Posted by: JCF on Wednesday, 18 August 2010 at 11:17pm BST

This truly tickles my grim, absurdist funnybone.

Here there's a serious debate as to whether this man can return and act as a unifying force and focus for his diocese and the diocese to the larger church - all in a fierce hammer-and-tongs snarkfest between his supporter and everybody else.

So, when does Godot get here, again?

Posted by: MarkBrunson on Thursday, 19 August 2010 at 8:01am BST

I'd say that a fairly high % of my parish knows who the delegate to Annual Council is and know as well the major issues we've been dealing with - I suppose that is one of the unintended consequences of the Minns et allia and their attempt at Grand Theft Church. Quite likely a lot of folks in Dio of Va are not up on the Bennison discgrace, but I expect a lot in his unfortunate diocese do. See for esample p. 855 of the BCP, which describes the ministry of bishops and see if that fits Bp B.

Posted by: Cynthia Gilliatt on Thursday, 19 August 2010 at 1:25pm BST

Pat, I know the people in my parish are well aware of their diocesan representatives. We've been very supportive of Bp Bennison over the years, but now that has changed dramatically - right or wrong. His legacy, at this point, is one of deep dissatisfaction and deep divisions, while the mark of the episcopate is unity.

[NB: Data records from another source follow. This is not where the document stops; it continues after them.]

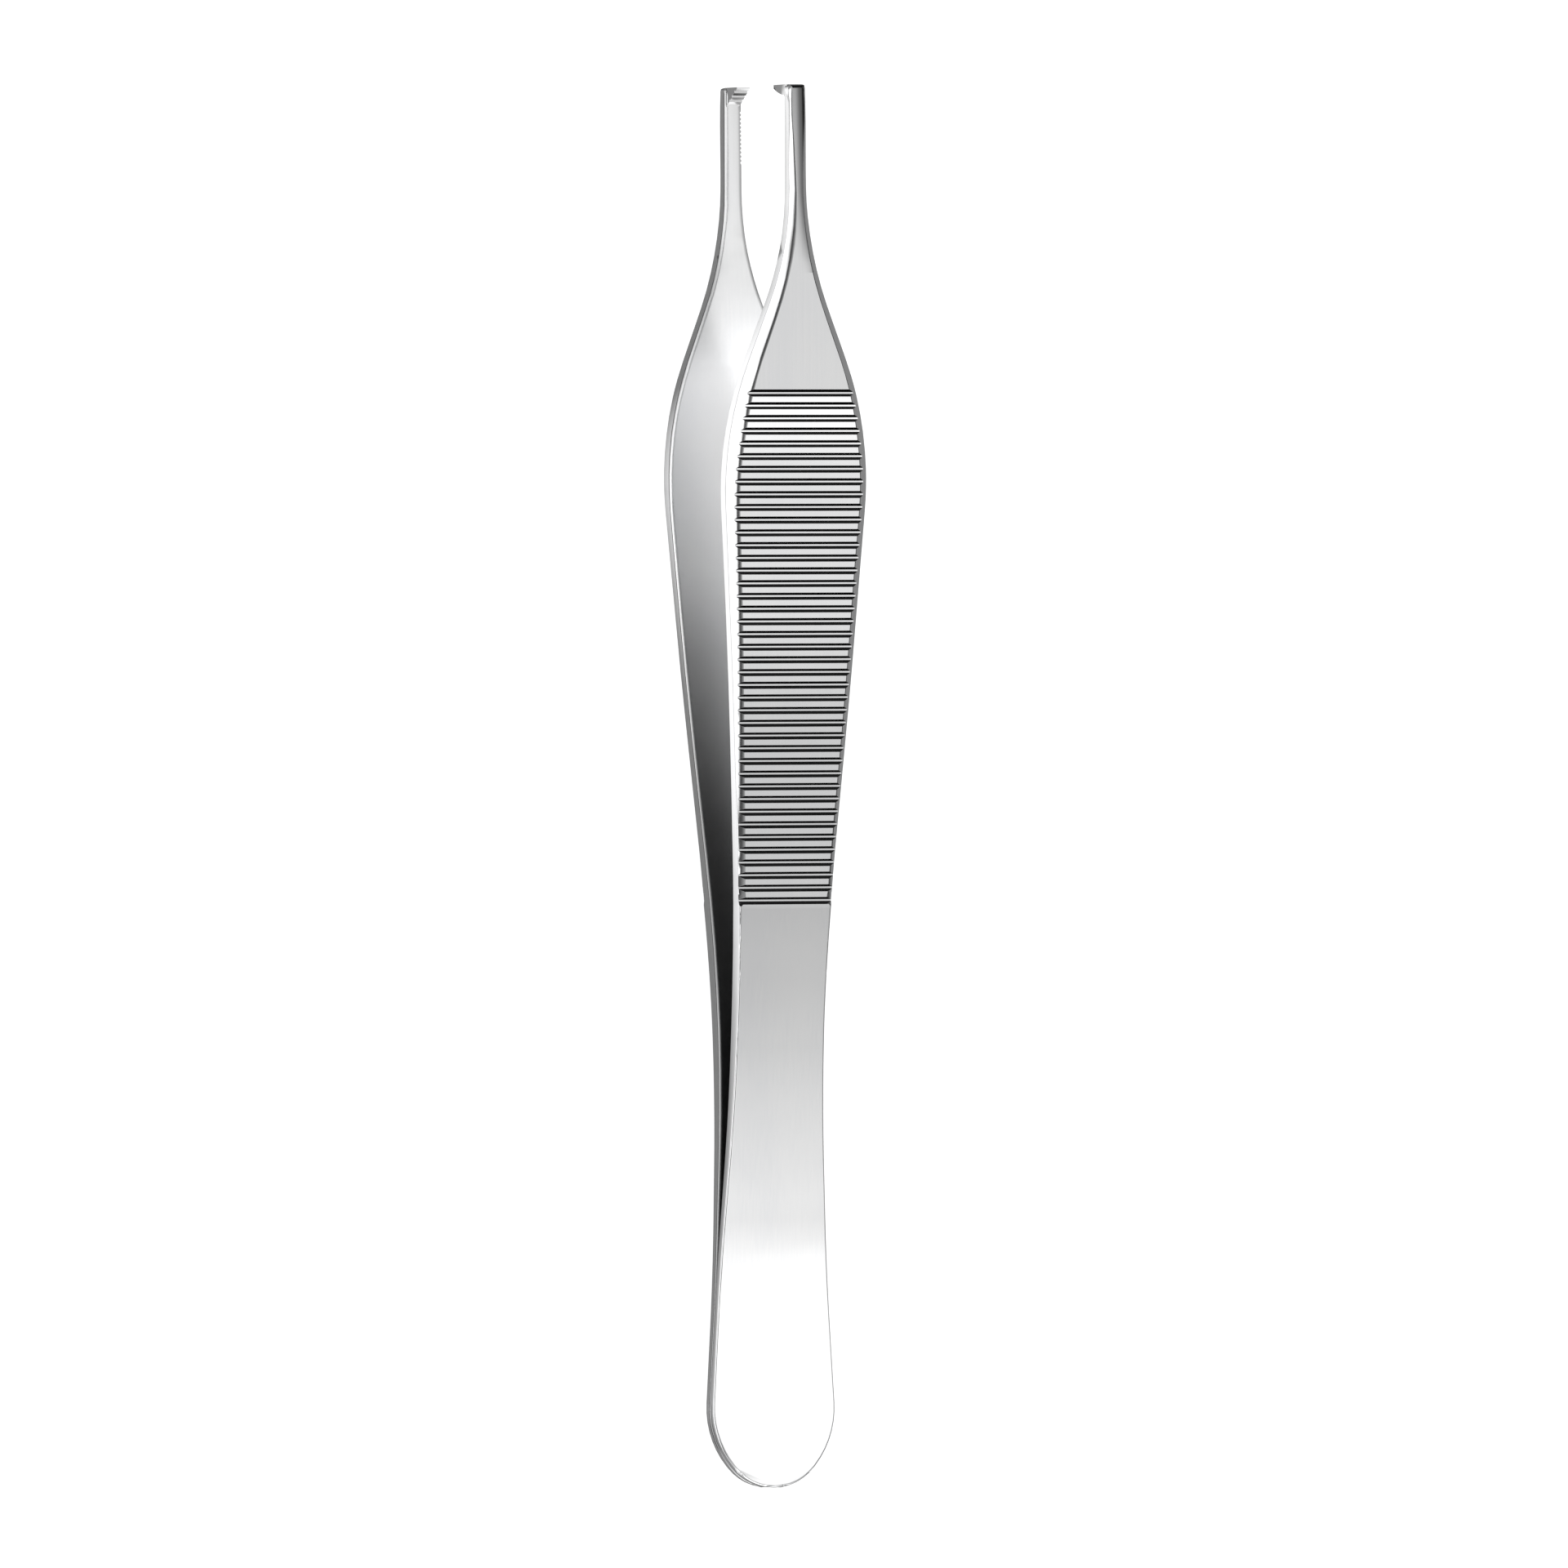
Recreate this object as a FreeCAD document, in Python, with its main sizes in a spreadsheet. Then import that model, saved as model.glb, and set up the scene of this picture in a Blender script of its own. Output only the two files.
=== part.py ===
import FreeCAD, Part
import math
import os

import Sketcher
from FreeCAD import Placement, Rotation, Vector

# Spring thumb forceps: two spring steel blades, laid inner face to inner face and welded at the butt.
# Each blade is drawn in its own frame: X runs from the butt to the tip, Y across the blade,
# and Z from the middle plane between the blades out through the blade's thickness.
doc = FreeCAD.newDocument("thumb_forceps")

# Driving sizes, in millimetres unless the note says otherwise
SIZES = [
    ("weld_length", 18.3, "butt end to the end of the weld"),
    ("handle_length", 22.7, "end of the weld to the waist"),
    ("arm_length", 29.0, "waist to the middle of the finger grip"),
    ("grip_length", 20.3, "middle of the finger grip to the shoulder"),
    ("neck_length", 15.7, "shoulder to the bend where the jaw begins"),
    ("jaw_length", 14.0, "that bend to the tip"),
    ("waist_gap", 1.42, "middle plane to the inner face at the waist"),
    ("grip_gap", 4.8, "the same at the middle of the grip"),
    ("shoulder_gap", 5.8, "the same at the shoulder"),
    ("neck_gap", 6.5, "the same where the jaw begins"),
    ("tip_gap", 6.5, "the same at the tip"),
    ("butt_thickness", 0.9, "blade thickness at the butt end"),
    ("weld_thickness", 0.9, "at the end of the weld"),
    ("waist_thickness", 1.6, "at the waist"),
    ("grip_thickness", 1.65, "at the middle of the grip"),
    ("shoulder_thickness", 2.35, "at the shoulder"),
    ("neck_thickness", 1.75, "where the jaw begins"),
    ("tip_thickness", 1.25, "at the tip"),
    ("weld_bend", 100.0, "bend radius where the blades part"),
    ("waist_bend", 200.0, "bend radius at the waist"),
    ("grip_bend", 300.0, "bend radius at the grip"),
    ("shoulder_bend", 80.0, "bend radius at the shoulder"),
    ("neck_bend", 60.0, "bend radius where the jaw begins"),
    ("tip_round", 0.4, "radius of the blade's outer edge at the tip"),
    ("butt_flat", 2.3, "half the width that the butt's end is drawn from"),
    ("butt_setback", 4.2, "butt end to the corner that the butt's sides are drawn from"),
    ("butt_reach", 5.83, "half-width at that corner"),
    ("waist_reach", 3.65, "half-width at the corner that the waist is drawn from"),
    ("waist_curve", 216.0, "outline radius at the waist"),
    ("shoulder_reach", 6.9, "half-width at the corner that the shoulder is drawn from"),
    ("shoulder_curve", 30.0, "outline radius at the shoulder"),
    ("neck_reach", 0.82, "half-width at the corner that the neck is drawn from"),
    ("neck_curve", 28.0, "outline radius at the neck"),
    ("tip_reach", 0.78, "half-width at the tip"),
    ("tip_corner", 0.4, "outline radius at the tip's corners"),
    ("groove_count", 41, "cross grooves on the finger grip, a number"),
    ("groove_pitch", 1.084, "from groove to groove along the face"),
    ("groove_past_shoulder", 3.3, "shoulder to the last groove"),
    ("groove_width", 0.62, "across a groove's mouth"),
    ("groove_floor", 0.14, "across a groove's floor"),
    ("groove_depth", 0.34, "depth of a groove"),
    ("edge_round", 0.22, "rounding of the outer face's edges along the handle"),
    ("seam_bevel_width", 0.38, "bevel of the inner face's edges, across that face"),
    ("seam_bevel_depth", 0.12, "the same, up the blade's side"),
    ("strip_width", 0.28, "narrow upper bevel of the outer edge, across the face"),
    ("strip_depth", 0.16, "the same, down the side"),
    ("jaw_strip", 0.1, "width of that bevel at the tip"),
    ("grip_bevel_width", 0.22, "broad lower bevel at the first groove, across the face"),
    ("grip_bevel_depth", 0.15, "the same, down the side"),
    ("shoulder_bevel_width", 0.79, "broad lower bevel at the shoulder, across the face"),
    ("shoulder_bevel_depth", 0.9, "the same, down the side"),
    ("neck_bevel_width", 0.42, "broad lower bevel where the jaw begins, across the face"),
    ("neck_bevel_depth", 0.45, "the same, down the side"),
    ("tip_bevel_width", 0.2, "broad lower bevel at the tip, across the face"),
    ("tip_bevel_depth", 0.3, "the same, down the side"),
    ("bevel_run_out", 3.2, "length over which the bevels fade below the grooves"),
    ("hook_seat", 0.4, "how far each hook's root stands in its blade"),
    ("claw_height", 2.92, "inner face to the upper hook's point"),
    ("claw_root", 1.25, "upper hook's length along the blade at its root"),
    ("claw_throat", 0.9, "the same where its hollow root ends"),
    ("claw_point", 0.3, "the same at its point"),
    ("claw_throat_height", 0.5, "inner face to the end of the hollow root"),
    ("claw_belly", 0.08, "bulge of the hook's underside beyond that"),
    ("claw_reach", 0.68, "upper hook's half-width at its root"),
    ("claw_point_reach", 0.5, "half-width of its point"),
    ("claw_cheek_height", 0.7, "inner face to where the hook's sides begin to draw in"),
    ("wedge_height", 2.28, "inner face to the lower hook's top"),
    ("wedge_root", 1.6, "lower hook's length along the blade at its root"),
    ("wedge_top", 0.12, "the same at its top"),
    ("wedge_reach", 0.6, "lower hook's half-width"),
    ("wedge_teeth", 4, "cross ridges on the lower hook's ramp, a number"),
    ("wedge_tooth_depth", 0.2, "depth of the notches between those ridges"),
    ("wedge_tooth_gap", 0.17, "width of those notches along the blade"),
    ("serration_count", 13, "fine notches along one inner edge of each jaw, a number"),
    ("serration_pitch", 0.357, "from notch to notch"),
    ("serration_mouth", 0.27, "a notch's width at the edge"),
    ("serration_depth", 0.14, "how far a notch reaches in from the edge"),
    ("serration_rise", 0.45, "how far it reaches up the side from the inner face"),
    ("serration_from_tip", 2.15, "tip to the first notch"),
]
sheet = doc.addObject("Spreadsheet::Sheet", "sizes")
for row, (alias, value, note) in enumerate(SIZES, 1):
    sheet.set(f"A{row}", note)
    sheet.set(f"B{row}", str(value))
    sheet.setAlias(f"B{row}", alias)
doc.recompute()


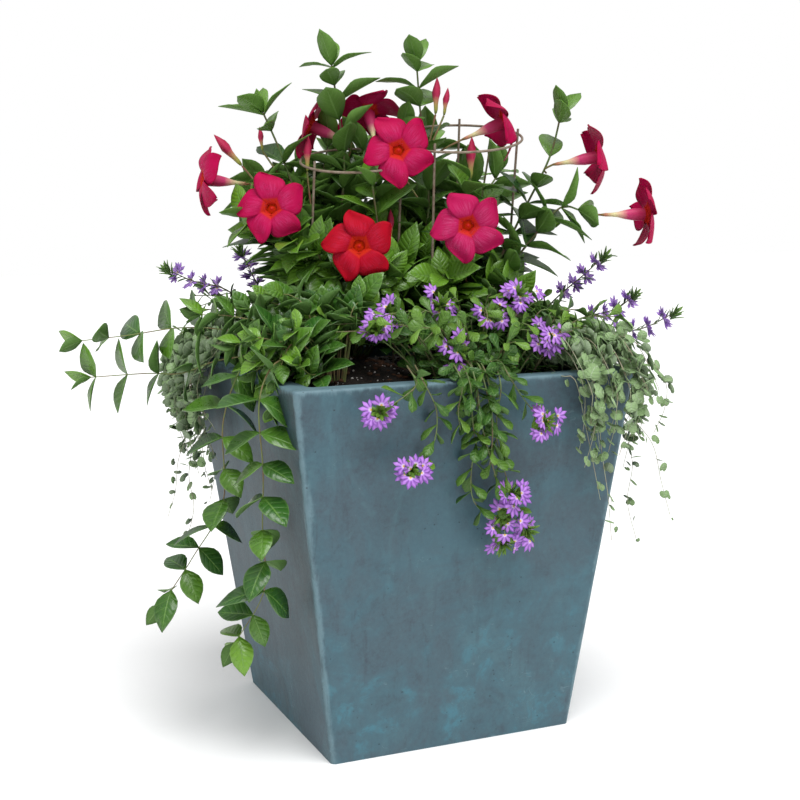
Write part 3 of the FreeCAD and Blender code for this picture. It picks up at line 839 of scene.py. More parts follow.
class PLANTER_OT_soil(bpy.types.Operator):
    """Lumpy soil surface with bark chips and white perlite"""
    bl_idname = "planter.soil"
    bl_label = "Soil surface"

    def execute(self, context):
        dice = random.Random(context.scene.planter_plants.seed + 1)
        half = MOUTH_HALF - 0.001
        bm = bmesh.new()
        bmesh.ops.create_grid(bm, x_segments=90, y_segments=90, size=half)
        under = bmesh.ops.extrude_face_region(bm, geom=bm.faces[:])["geom"]
        sunk = [part for part in under if isinstance(part, bmesh.types.BMVert)]
        top = [vert for vert in bm.verts if vert not in set(sunk)]
        bmesh.ops.translate(bm, verts=sunk, vec=(0, 0, SOIL_Z - 0.006))
        for vert in top:
            vert.co.z = SOIL_Z + self.lumps(vert.co, half)
        soil = soil_finish("soil_crumb", (0.010, 0.007, 0.005), (0.055, 0.034, 0.022), 300.0)
        add_piece("soil_surface", finish_mesh(bm, "soil_surface"), [soil], "soil")

        bark = grain_finish("bark_chip", (0.13, 0.055, 0.025), (0.035, 0.018, 0.010))
        perlite = grain_finish("perlite", (0.80, 0.78, 0.74), (0.55, 0.53, 0.50))
        self.scatter("bark_chips", dice, 700, half, bark, (0.002, 0.0065), 0.45)
        self.scatter("perlite_grains", dice, 420, half, perlite, (0.0009, 0.0021), 0.8)
        return {"FINISHED"}

    @staticmethod
    def lumps(place, half):
        """Height of the soil above its level: crumbs on gentle mounds, lower at the wall."""
        flat = Vector((place.x, place.y, 0))
        edge = max(abs(place.x), abs(place.y)) / half
        mound = 0.004 * noise.noise(flat * 14) + 0.004 * (1 - edge ** 4)
        mound += HEAP_RISE * math.exp(-((flat - HEAP).length / HEAP_REACH) ** 2)
        return mound + 0.0035 * abs(noise.noise(flat * 90)) + 0.0016 * noise.noise(flat * 240)

    def scatter(self, name, dice, count, half, material, sizes, flatness):
        """Loose grains lying on the soil, each a small faceted stone."""
        bm = bmesh.new()
        bmesh.ops.create_icosphere(bm, subdivisions=1, radius=1.0)
        for vert in bm.verts:
            vert.co *= 1 + 0.35 * noise.noise(vert.co * 1.7)
        shape = finish_mesh(bm, name + "_grain", smooth=False)
        grains = Foliage(name)
        for _ in range(count):
            x = dice.uniform(-half, half) * 0.98
            y = dice.uniform(-half, half) * 0.98
            size = dice.uniform(*sizes)
            z = SOIL_Z + self.lumps(Vector((x, y, 0)), half) + size * flatness * 0.3
            turn = Quaternion(UP, dice.uniform(0, math.tau)).to_matrix().to_4x4()
            tip = Quaternion((1, 0, 0), dice.uniform(-0.5, 0.5)).to_matrix().to_4x4()
            squeeze = Matrix.Diagonal((size, size * dice.uniform(0.45, 0.9), size * flatness, 1))
            grains.add(shape, Matrix.Translation((x, y, z)) @ turn @ tip @ squeeze)
        grains.piece([material], "soil")


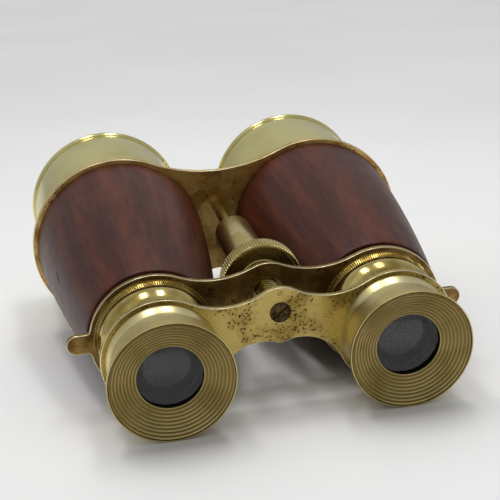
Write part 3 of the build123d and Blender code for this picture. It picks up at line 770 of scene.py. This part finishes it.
# Body tubes: the rolled sheet cones under the wood, black inside
bodyTubeLook = {"largeR": 24.48, "smallR": 16.48, "wall": 0.7, "steps": 128}


def bodyTube(side, look):
    node = side + "_body_tube"
    axis, _, foot, top = turnedSize(node)
    profile = [
        (look["largeR"] - look["wall"], foot), (look["largeR"], foot), (look["smallR"], top),
        (look["smallR"] - look["wall"], top),
    ]
    piece = lathe(side + "BodyTube", axis, profile, look["steps"])
    piece.data.materials.append(rolledBrass)
    paintFaces(piece, blackPaint, lambda spot, normal:
        (spot.x / mm - axis[0]) * normal.x + (spot.y / mm - axis[1]) * normal.y < 0)
    smooth()
    layDown(piece)
    standFor(piece, node, rolledBrass)


# Mahogany barrels: a bowed cone, thin at the eye end, eased where it meets the brass
barrelLook = {
    "smallR": 18.2, "smallBore": 16.66, "largeBore": 24.5, "swell": 0.9, "edge": 0.35,
    "steps": 224, "rings": 28,
}


def woodBarrel(side, look):
    node = side + "_wood_barrel"
    axis, largeR, foot, top = turnedSize(node)
    skin = bowed((largeR, foot), (look["smallR"], top), look["swell"], look["rings"])
    profile = [(look["smallBore"], top), (look["largeBore"], foot), *skin]
    piece = lathe(side + "WoodBarrel", axis, profile, look["steps"], look["edge"])
    smooth()
    layDown(piece)
    standFor(piece, node, mahoganyWood)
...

Posted by: dave on Thursday, 19 August 2010 at 3:56pm BST

When Bennison was in Atlanta he Listened to no one, warred with the vestry, showed disdain for parishioners' problems, and refused to cooperate when counselors were brought in to try to effect compromises between him and the vestry. Attendance and giving declined dramatically. Was finally shown the door by the bishop. I suspect that, today, he's just more like he always was.